In each session he’s been in that role, he has personally passed major legislation in a chamber where his caucus holds fewer than one-in-three seats, against a supermajority that hasn’t lost a meaningful statewide race since 2010. Sounds impossible. But not for him.
Daniels pulls that off through sincere personal relationships, strategic patience, and an uncanny ability to know which fights are worth having and exactly when to have them.
He’s been here since 2014. He knows every hallway, has every contact in his phone, and has learned every trick in the book.
The incoming administration will need to get to know him better than they might think.
42. Preston Cauthen
Alabama Power
When we named Preston Cauthen to our Who’s Next list back in 2017, we credited him with a friendly demeanor and a promising start. Nearly a decade later, he has considerably added to that inventory.
Cauthen has spent his tenure at Alabama Power’s Montgomery operation building something most lobbyists spend entire careers chasing and never catch — a reputation so airtight that lawmakers seek him out before he ever has to seek them.
He makes strong, quiet relationships with the state’s most influential figures, and that quietly accumulated trust has translated into real power, both in Montgomery and beyond.
There’s no flash to how he operates. There doesn’t need to be.
41. Brandon Farmer
Alabama Nursing Home Association
Brandon Farmer runs one of those associations that may not dominate the reception chatter in Montgomery, but can still make the State House tune in when the stakes are real. In Alabama politics, the nursing home world is not a small stakes cottage.

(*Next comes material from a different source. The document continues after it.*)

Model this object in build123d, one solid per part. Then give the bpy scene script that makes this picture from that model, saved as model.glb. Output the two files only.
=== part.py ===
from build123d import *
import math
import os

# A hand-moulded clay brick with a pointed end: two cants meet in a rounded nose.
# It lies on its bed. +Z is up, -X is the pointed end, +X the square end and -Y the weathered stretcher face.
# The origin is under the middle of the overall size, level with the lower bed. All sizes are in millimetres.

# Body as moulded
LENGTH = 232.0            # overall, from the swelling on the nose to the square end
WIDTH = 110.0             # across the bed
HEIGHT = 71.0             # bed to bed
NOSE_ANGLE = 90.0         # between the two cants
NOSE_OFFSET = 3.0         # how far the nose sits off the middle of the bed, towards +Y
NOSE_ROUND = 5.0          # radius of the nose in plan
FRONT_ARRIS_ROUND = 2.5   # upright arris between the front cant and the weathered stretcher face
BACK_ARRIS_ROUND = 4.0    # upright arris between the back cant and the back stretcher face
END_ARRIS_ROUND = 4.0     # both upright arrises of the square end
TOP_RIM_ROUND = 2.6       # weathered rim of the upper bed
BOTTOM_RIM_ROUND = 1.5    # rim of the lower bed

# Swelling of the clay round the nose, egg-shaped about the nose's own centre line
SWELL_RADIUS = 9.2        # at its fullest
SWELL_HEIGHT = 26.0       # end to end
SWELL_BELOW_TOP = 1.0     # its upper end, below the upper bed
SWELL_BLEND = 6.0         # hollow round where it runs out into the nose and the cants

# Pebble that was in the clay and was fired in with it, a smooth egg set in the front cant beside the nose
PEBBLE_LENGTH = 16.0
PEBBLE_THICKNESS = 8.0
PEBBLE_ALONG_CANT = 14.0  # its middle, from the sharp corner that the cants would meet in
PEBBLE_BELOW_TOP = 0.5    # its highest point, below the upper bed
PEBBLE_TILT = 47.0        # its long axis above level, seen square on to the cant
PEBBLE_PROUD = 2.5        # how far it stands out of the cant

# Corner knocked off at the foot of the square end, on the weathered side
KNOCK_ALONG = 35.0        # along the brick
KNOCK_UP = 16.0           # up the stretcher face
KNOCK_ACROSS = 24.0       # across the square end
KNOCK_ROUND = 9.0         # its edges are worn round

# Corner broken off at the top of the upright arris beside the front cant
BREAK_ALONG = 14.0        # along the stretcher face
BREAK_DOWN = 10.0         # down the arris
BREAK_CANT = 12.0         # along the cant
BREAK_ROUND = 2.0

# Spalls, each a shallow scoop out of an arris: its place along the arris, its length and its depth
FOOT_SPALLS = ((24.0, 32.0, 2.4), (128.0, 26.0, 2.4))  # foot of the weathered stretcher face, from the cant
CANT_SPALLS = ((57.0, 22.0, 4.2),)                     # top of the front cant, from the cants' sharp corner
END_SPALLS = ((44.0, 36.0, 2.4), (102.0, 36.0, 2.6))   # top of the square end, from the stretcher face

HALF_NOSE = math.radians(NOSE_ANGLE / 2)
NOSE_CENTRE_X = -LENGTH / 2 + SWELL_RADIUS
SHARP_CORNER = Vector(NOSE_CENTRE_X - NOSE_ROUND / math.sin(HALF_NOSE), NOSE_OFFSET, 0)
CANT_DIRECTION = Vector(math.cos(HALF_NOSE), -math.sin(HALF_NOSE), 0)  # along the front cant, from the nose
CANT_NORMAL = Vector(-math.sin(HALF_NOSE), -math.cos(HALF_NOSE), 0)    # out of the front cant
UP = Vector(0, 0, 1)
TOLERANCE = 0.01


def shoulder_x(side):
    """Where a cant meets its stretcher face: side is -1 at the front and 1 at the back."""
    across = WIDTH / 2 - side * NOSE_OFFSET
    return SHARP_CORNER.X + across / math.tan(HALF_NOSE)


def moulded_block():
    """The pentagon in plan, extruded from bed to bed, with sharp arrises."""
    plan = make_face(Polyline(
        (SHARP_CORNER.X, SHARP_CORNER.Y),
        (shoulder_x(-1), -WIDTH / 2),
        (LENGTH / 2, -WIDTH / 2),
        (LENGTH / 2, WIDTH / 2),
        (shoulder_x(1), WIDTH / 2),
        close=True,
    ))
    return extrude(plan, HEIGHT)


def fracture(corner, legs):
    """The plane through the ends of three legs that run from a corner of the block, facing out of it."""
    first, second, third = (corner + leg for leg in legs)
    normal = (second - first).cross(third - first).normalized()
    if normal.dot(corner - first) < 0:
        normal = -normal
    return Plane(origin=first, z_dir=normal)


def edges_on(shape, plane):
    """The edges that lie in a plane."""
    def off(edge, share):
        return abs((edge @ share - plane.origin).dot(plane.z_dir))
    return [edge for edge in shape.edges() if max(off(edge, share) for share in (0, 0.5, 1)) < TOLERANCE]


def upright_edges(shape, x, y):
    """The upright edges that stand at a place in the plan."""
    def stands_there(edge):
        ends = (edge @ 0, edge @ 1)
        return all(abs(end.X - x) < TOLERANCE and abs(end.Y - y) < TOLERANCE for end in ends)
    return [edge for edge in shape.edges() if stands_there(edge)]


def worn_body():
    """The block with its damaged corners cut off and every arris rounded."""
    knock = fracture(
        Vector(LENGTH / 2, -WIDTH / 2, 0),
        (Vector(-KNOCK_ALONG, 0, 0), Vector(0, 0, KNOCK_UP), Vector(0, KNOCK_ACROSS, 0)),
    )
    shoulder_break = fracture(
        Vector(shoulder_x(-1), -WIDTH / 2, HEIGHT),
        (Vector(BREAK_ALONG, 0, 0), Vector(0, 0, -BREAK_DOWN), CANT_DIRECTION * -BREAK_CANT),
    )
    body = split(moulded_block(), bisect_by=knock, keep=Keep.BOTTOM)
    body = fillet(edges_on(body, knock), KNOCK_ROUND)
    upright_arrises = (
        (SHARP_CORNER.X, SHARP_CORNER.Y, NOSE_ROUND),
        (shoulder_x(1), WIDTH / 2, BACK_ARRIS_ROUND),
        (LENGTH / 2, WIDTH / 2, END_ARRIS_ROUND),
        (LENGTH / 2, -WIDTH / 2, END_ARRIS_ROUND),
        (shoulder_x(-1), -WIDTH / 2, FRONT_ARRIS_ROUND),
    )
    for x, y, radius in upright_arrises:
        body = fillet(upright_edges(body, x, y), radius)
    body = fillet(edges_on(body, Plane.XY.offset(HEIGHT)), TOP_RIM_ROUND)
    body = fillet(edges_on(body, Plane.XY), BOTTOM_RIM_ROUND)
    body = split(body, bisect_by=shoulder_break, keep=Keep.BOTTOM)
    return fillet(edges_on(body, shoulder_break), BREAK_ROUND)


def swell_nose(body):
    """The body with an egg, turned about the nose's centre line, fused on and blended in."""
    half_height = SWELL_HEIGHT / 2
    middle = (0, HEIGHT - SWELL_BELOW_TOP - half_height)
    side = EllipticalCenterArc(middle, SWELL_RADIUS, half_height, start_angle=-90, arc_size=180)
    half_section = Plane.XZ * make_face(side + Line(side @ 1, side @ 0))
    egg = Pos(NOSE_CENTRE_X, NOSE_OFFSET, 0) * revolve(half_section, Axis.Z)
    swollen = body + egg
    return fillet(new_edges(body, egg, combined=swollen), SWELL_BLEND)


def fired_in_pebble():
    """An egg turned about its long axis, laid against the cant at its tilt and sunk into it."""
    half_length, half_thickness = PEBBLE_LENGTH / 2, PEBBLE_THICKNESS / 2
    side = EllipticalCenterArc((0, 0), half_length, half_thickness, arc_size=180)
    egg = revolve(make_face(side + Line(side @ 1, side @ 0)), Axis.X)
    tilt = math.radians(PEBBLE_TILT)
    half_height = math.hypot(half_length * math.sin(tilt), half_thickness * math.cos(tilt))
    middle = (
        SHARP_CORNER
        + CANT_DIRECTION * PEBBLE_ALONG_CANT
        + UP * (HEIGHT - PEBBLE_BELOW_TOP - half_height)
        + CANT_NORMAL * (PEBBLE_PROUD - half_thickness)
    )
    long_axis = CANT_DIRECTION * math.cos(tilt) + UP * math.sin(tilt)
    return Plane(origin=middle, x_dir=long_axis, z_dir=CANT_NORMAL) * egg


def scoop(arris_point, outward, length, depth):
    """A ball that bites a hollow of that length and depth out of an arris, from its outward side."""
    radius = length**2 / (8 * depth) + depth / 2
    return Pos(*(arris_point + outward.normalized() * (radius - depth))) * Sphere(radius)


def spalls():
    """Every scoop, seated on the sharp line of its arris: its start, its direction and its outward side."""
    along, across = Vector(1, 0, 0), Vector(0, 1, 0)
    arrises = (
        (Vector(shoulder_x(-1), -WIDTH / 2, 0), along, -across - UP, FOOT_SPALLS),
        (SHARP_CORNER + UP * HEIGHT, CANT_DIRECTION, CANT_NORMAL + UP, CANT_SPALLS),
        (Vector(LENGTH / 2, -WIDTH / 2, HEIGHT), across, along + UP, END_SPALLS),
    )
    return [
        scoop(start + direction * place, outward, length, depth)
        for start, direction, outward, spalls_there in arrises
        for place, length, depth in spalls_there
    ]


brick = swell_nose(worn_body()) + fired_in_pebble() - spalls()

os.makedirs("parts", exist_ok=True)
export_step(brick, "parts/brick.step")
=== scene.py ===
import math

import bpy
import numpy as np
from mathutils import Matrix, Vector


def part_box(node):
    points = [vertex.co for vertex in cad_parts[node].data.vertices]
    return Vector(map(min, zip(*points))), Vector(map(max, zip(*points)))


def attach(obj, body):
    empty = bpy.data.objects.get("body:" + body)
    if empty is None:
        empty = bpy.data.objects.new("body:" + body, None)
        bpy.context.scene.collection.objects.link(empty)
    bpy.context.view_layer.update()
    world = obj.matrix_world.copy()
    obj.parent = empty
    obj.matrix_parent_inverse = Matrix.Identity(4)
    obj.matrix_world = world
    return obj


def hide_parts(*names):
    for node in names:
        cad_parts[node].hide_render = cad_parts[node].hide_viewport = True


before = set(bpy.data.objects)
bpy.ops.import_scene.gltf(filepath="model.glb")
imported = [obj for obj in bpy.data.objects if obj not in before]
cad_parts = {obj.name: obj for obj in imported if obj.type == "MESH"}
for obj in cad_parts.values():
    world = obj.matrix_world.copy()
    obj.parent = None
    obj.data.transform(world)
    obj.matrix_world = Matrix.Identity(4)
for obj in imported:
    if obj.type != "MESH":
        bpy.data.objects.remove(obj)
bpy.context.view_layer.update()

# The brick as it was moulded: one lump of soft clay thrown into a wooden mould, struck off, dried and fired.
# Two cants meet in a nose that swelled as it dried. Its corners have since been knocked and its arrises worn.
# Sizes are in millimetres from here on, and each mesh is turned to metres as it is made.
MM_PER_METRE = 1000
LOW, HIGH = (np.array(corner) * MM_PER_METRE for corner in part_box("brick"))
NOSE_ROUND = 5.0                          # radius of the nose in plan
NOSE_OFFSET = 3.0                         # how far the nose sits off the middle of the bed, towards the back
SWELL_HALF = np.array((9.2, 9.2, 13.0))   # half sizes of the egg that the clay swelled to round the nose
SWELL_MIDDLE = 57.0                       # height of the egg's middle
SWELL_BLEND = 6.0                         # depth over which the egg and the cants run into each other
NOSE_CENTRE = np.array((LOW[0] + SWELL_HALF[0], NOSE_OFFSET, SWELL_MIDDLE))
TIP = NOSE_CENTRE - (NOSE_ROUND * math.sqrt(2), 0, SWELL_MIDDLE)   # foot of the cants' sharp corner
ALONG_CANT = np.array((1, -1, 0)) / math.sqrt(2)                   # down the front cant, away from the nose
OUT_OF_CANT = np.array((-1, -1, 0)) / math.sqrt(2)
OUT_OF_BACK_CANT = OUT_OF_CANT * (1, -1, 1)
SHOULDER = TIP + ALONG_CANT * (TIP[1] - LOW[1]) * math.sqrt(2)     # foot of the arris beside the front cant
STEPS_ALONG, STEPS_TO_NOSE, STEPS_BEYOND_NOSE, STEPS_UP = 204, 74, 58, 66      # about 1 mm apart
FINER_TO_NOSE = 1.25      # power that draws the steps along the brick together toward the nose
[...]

Farmer came into the Alabama Nursing Home Association with a healthcare and government-relations background that made him a natural fit for one of the state’s most sensitive and operationally complex trades.
When his association gets behind a candidate, you’d better know they will be well funded.
Proof of that played out strongly in this year’s session through the legislation that had his attention.